I sighed. “If you knew Lou set up that fire, it was your legal duty to tell the law. You protected him because he saved your life. You committed a crime.”
The head sank slowly back to the propped-up pillows. “The outfit I was with in Korea, bunch of racists. Used to taunt me all the time. I figured the gooks would probably treat me better than the assholes in my outfit did. So if one of them had had to save my life, I wouldn’t be here today complaining about them. But Bennett—he was decent to me. I could tell I was sort of mysterious to him. Like somebody from outer space. But he was decent and if he caught somebody giving me a hard time, he shut him down right on the spot. The same with saving my life. He could’ve been killed right along with me. But he didn’t care. He ran crisscross in front of all the gunfire and grabbed me and dragged me back to where I belonged. And he got me patched up enough so that I could hold out until they got a medic to take care of me. Bennett was some kind of half-assed medic himself. Did a damned good job on me. Damned good job.”
He lolled his head to the right so he could see the table. He stabbed out his cigarette in a round tin ashtray. He left his head lolled like that, just staring at me. Something had changed in his demeanor. He wasn’t as severe and formal as usual. And when he spoke, the language was a lot looser and friendlier.
“There I was with all these peckers picking on me because I was colored and I was half bleeding to death when Bennett went all heroic and rescued my ass and—” He smiled. “And I still didn’t answer your question, did I?”
“No, no you didn’t.”
A deep sigh. He touched brown fingers to the white tape. His face reflected pain. “Lou was shady. Took me a long time to figure that out. He ran on two tracks. There were the businesses everybody knew about, and then there were the businesses almost nobody knew about. He used a lot of different corporate names, so it was hard to trace any of it back to him. I put up with it. As far as I knew, nobody was being hurt. It was just—shady. Even when Roy Davenport got involved. Davenport was a mean son of a bitch, but I never knew about him actually hurting people. He did, of course. Maybe I forced myself not to realize that—you know, so I wouldn’t turn against Bennett. But I happened to be around, the night that Raines and Davenport forced Bennett to write the letter admitting that he’d paid them to set the fire. They wanted it as insurance. They were afraid that Bennett had enoug
h clout to set them up and turn them in. Later on, they started blackmailing him with it. That was when I couldn’t handle it any more.”

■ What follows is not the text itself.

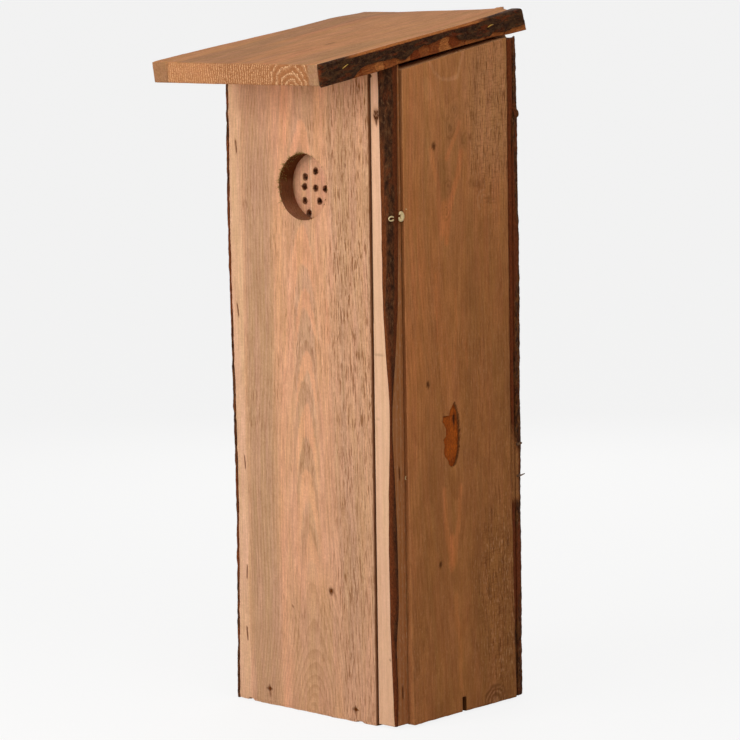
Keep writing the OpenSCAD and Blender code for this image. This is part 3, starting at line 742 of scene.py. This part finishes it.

“You were friends with Karen.”
“I was half-assed in love with her. Just like most men were.”
“So what did you do?”
“I knew Davenport had the letter. I had to figure out where he kept it, and then I had to figure out how to get it. He’d just fired this secretary he’d been dallying with, and she was real, real pissed. I offered her five hundred dollars for the combination to his safe. I got the letter with no problem.”
“What happened to it?”
“I put it in my safe deposit box in the bank. I’ll turn it over to the law as soon as I leave here.” His face was grim. “I didn’t figure on anybody getting killed. That came out of nowhere.”
“Maybe I should stop back.”
The voice came from behind me. When I turned, I saw Mike Parnell in his wheelchair sitting outside the door.
“Hey, Mike, c’mon in.” Hughes waved him in. Then to me, “Mike and me play shuffleboard over at Henry’s Tap all the time. He’s been up here every day visiting me.”
Mike rolled in, right up to the bed. His new white T-shirt bore a vivid image of the American flag and beneath it, the slogan “The Blood of Heroes.”
“You like hanging out with Commies, do you, William?”
“Oh, now, c’mon, Mike. You know what I told you. There’s some people who just don’t understand why we need to be over there. That doesn’t make them bad people, that just makes them full of shit.” I got the grin when he finished talking.
“Well, if there’s one thing McCain is, it’s full of shit. Always has been.”
“So you two know each other?”
“Old friends,” I said.
“Used to be old friends, you mean.”
I guess it was the sudden tension. Or maybe it was just because I’d been standing for so long. The legs started to tremble and the head started to spin a little.